There are some hints you can use. From the original report:
> > > EIP is at ieee80211_associate+0x24f/0x610 [mac80211]
The meaning of this +m/n syntax is: n is the size of the function (in
bytes) and m is at which offset from the beginning of the function
that the fault occurred. So from this you can deduce about where the
fault occurred in the newly compiled file (it is good to check that
the size of your newly compiled function roughly matches the size of
the crashing code). And you can look for similarities, but this cannot
be automated very well because the registers and structure may be
different, etc. A good clue is looking for constant offset movs, since
these typically mean the dereferencing of some struct, e.g. in this
case:
> > mov 0x90(%ebx),%ebx
Which probably means that %ebx was a pointer to a struct and 0x90 was
the offset of a particular member from the beginning of that struct.
(And structs tend to be semi-stable even over different configs.

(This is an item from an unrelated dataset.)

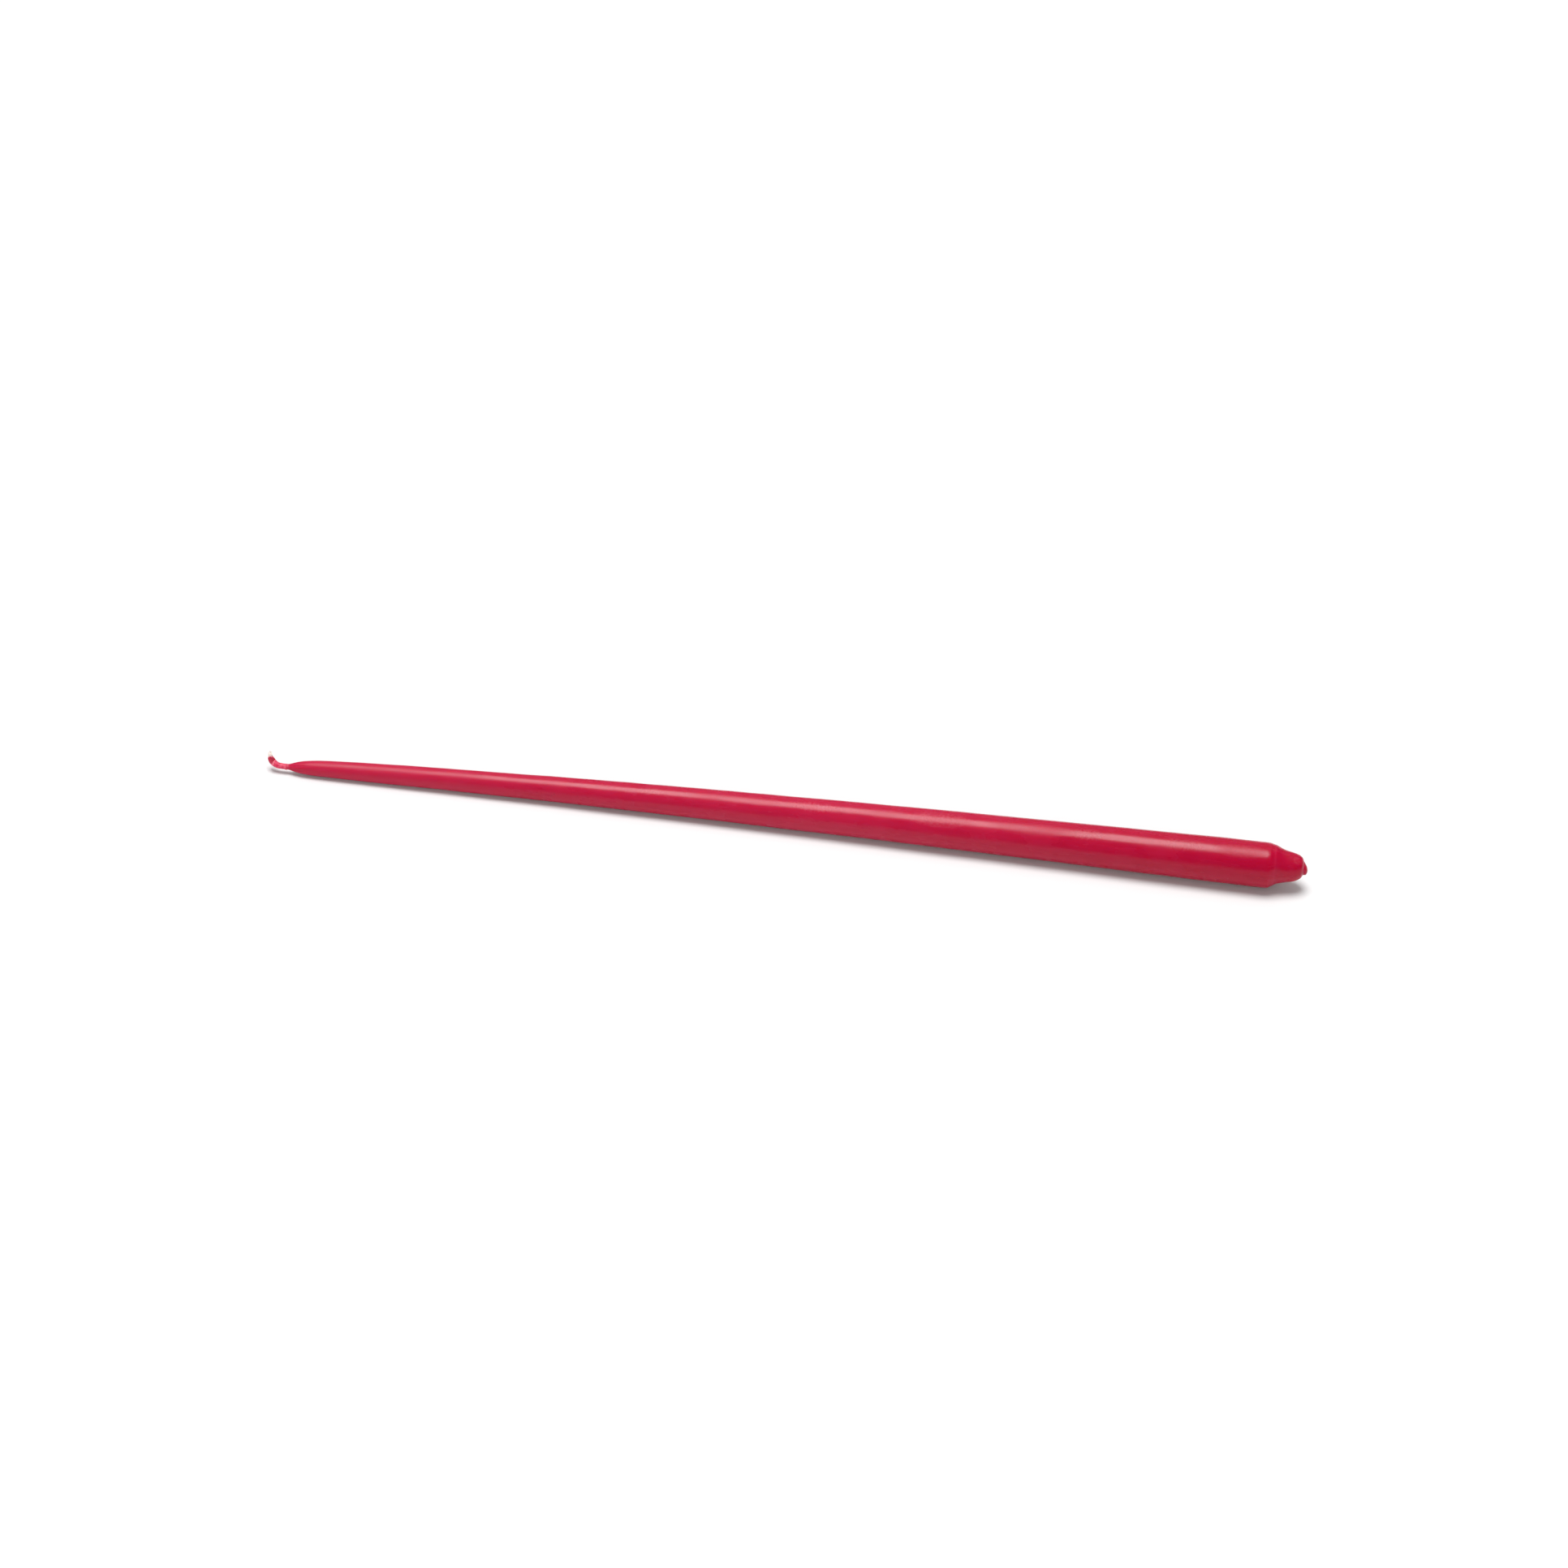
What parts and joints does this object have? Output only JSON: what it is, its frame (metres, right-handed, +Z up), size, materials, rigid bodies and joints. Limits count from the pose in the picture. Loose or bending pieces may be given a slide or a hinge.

But
this is not always the case.)
There are cases where the newly generated assembly code is completely
different from what was in the Oops. You should at least have the same
kernel version as in the report (git makes checking out older
revisions very easy), but having the same config and gcc will probably
help a lot as well (in this case, I had neither his config nor his gcc
version, but I was lucky :-)).
If you can find the equivalent instruction that is faulting, you can
take the address that is shown by objdump (I used 'objdump -d
net/mac80211/mlme.o') and feed this to the addr2line program, such as:
'addr2line -e net/mac80211/mlme.o -i 203a', which will give you the
file/line information output that I posted in my previous e-mail.
--------
Hope this answers your question, please do ask if anything is still unclear :)
Vegard
PS: Some similar oops decoding was previously demonstrated on LKML
(Rusty Russell? I don't remember.). I couldn't find it with Google,
but maybe somebody else can give a pointer?
--
"The animistic metaphor of the bug that maliciously sneaked in while
the programmer was not looking is intellectually dishonest as it
disguises that the error is the programmer's own creation."